PESHAWAR, March 14: The outgoing NWFP Governor, Lt.-Gen. (retd) Syed Iftikhar Hussain Shah, has said he plans to write his memoirs, recording his over four and a half years of stay in the top office.
Governor Iftikhar, who spent a busy morning and afternoon on what was his last day in the sprawling British-era Governor’s House, inaugurating a new extension block and lat-er attending a farewell reception given in his honour by tribesmen at Jamrud, Khyber Agency, was circumspect about his future plans.
He will attend a 9.30am meeting on Tuesday with the staff of the Governor’s House before packing up his things and leave for his native Kohat.
The man stepping into his shoes is the fun-loving Commander Khalilur Rehman, who is expected to bring some colour to the otherwise sombre atmosphere of the Governor’s House.
He will take the oath of office at 5pm. He will become the 25th governor of the NWFP and the third from Peshawar to make it to the beautiful mansion perched atop a little prairie. A man never known to mince words, Governor Iftikhar had virtually nothing to say to waiting reporters.
“No press conference and press talk today,” he said before shaking hands with and embracing well-wishers who had come to bid farewell to the man who had served them well both during his 27-month stint as the chief executive of the province and as governor in the following months.
He would tell reporters how bad were things when he took over as the chief executive of the NWFP which was surviving on borrowed money.
By the time he handed over the reigns to the MMA, he had left for them Rs8 billion in the kitty.
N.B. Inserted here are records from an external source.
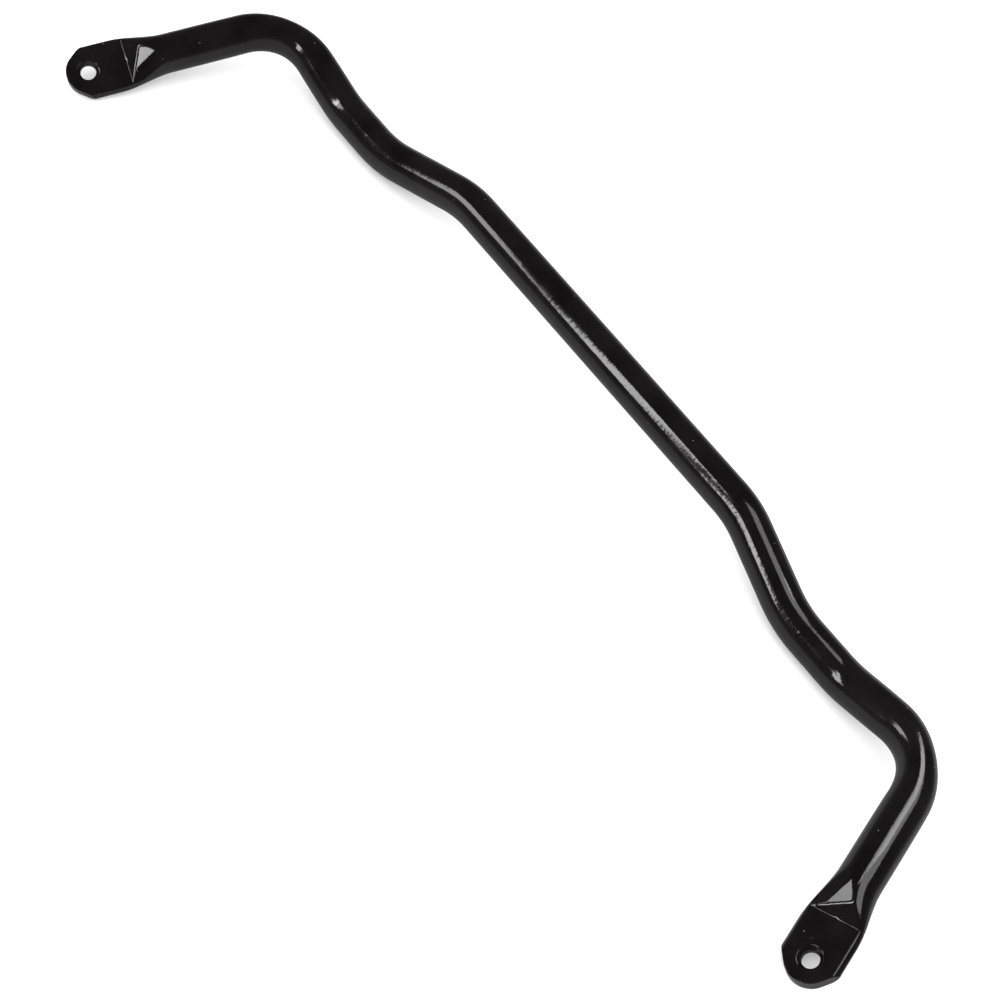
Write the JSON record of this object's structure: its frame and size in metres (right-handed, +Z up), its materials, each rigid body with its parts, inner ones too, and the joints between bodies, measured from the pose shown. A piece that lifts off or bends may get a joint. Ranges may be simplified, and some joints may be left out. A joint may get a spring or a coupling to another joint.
{
  "type": "sway bar",
  "caption": "Bent round spring-steel bar that couples left and right suspension in twist, with a flattened, drilled eye on each lever arm.",
  "frame": {"origin": "on the bench, below the middle of the bar's box, with the bar lying on the undersides of its bushing seats and the inner corners of its eyes", "axes": "+X along the straight center bar to the right, -Y towards the eyes, +Z up"},
  "size_m": [0.8438, 0.1904, 0.0459],
  "materials": {
    "bar_coating": "gloss black paint over forged steel, light orange peel"
  },
  "bodies": {
    "center_bar": {"center_bar": "bar_coating"},
    "left_arm": {"left_arm": "bar_coating", "left_eye": "bar_coating"},
    "right_arm": {"right_arm": "bar_coating", "right_eye": "bar_coating"}
  },
  "joints": [
    {"name": "left_arm_twist", "type": "hinge", "parent": "center_bar", "child": "left_arm", "pos_m": [-0.13, 0.08088, 0.03034], "axis": [-1, 0, 0], "range_deg": [-10, 10], "stiffness_Nm_per_rad": 14400},
    {"name": "right_arm_twist", "type": "hinge", "parent": "center_bar", "child": "right_arm", "pos_m": [0.13, 0.08088, 0.03034], "axis": [-1, 0, 0], "range_deg": [-10, 10], "stiffness_Nm_per_rad": 14400}
  ]
}
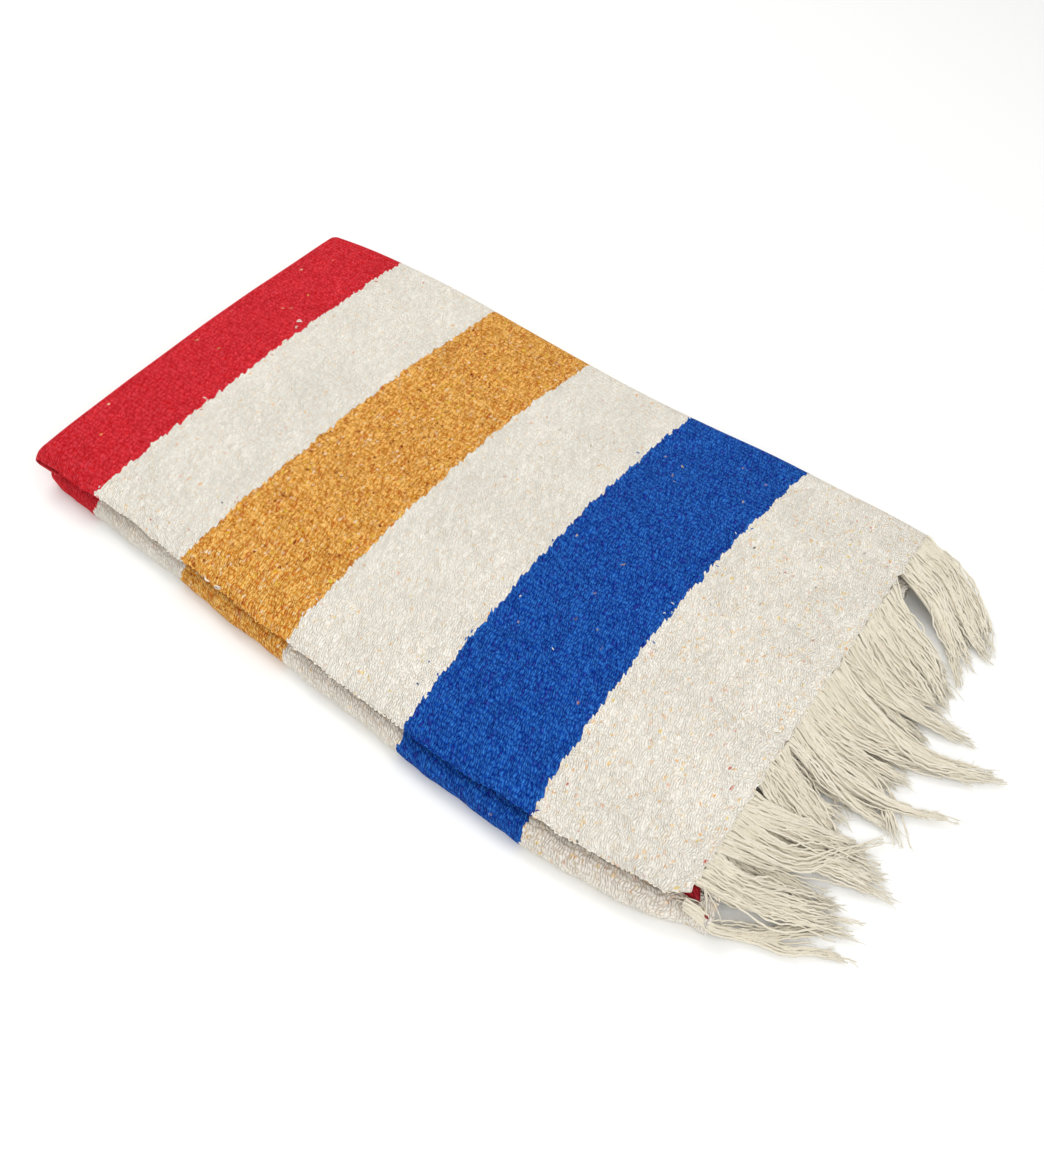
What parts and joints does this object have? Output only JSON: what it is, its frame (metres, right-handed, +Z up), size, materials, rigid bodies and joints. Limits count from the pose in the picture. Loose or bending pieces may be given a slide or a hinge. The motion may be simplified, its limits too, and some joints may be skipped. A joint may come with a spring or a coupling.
{
  "type": "folded striped cotton blanket with fringe",
  "caption": "Woven cotton blanket with wide weft stripes, folded in thirds both ways into a flat stack, with a loose warp fringe at one end.",
  "frame": {"origin": "on the flat underside, on the surface that the blanket lies on, midway along and across the folded stack without its fringe", "axes": "+X along the folded length from the folds to the fringe, +Y from the front spine to the back spine, +Z up"},
  "size_m": [0.7474, 0.4155, 0.0387],
  "materials": {
    "striped_cotton": "weft-faced plain weave of coarse recycled cotton in wide stripes of red, cream, ochre and blue",
    "inner_cotton": "the same cotton cloth in the hidden layers",
    "red_cotton": "the red stripe of the same cotton cloth",
    "warp_yarn": "natural cotton warp yarns, loosely twisted, left as a fringe"
  },
  "bodies": {
    "root": {"top_stretch": "striped_cotton", "underside_stretch": "striped_cotton", "inner_layers": "inner_cotton", "middle_fold": "red_cotton", "upper_inner_fold": "red_cotton", "middle_inner_fold": "red_cotton", "lower_inner_fold": "red_cotton", "top_fringe": "warp_yarn", "middle_fringe": "warp_yarn", "underside_fringe": "warp_yarn"}
  },
  "joints": []
}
It was precisely towards the fag end of his stint as the chief executive that Gen Iftikhar was seen moving full throttle on the development front.
As the governor of NWFP, his primary role had come down to that of looking after the seven tribal regions. Besides backwardness, they faced a potentially explosive problem — the simmering Al Qaeda issue in the post-9/11 scenario. He carried out large-scale development work in the backwater of the country and, at the same time, effectively tackled the issue of foreign militants.
However, his exit from the Governor’s House has not come as a surprise. His critics hold him responsible for the rather startling performance of the MMA in the last general elections in the NWFP, though his family friends accuse security agencies of having misled the government in the first place by giving wrong assessment.
The coming local bodies’ elections and the next national elections appear to be one of the major reasons, therefore, for bringing in a political man to deal with the MMA issue.
Things had started turning sour for Gen. Iftikhar after the March 2002 military debacle in South Waziristan. Among the three names that began to be blamed for the mess-up in Kaloosha, Political Agent, South, Mohammad Azam Khan, became the first casualty. The other two names that did the round were that of the Inspector General of Frontier Corps. Maj. Gen. Hamid, and Gen. Iftikhar.
While Mr Azam and Gen. Hamid fell one after the other, Gen Iftikhar survived the Kaloosha debacle.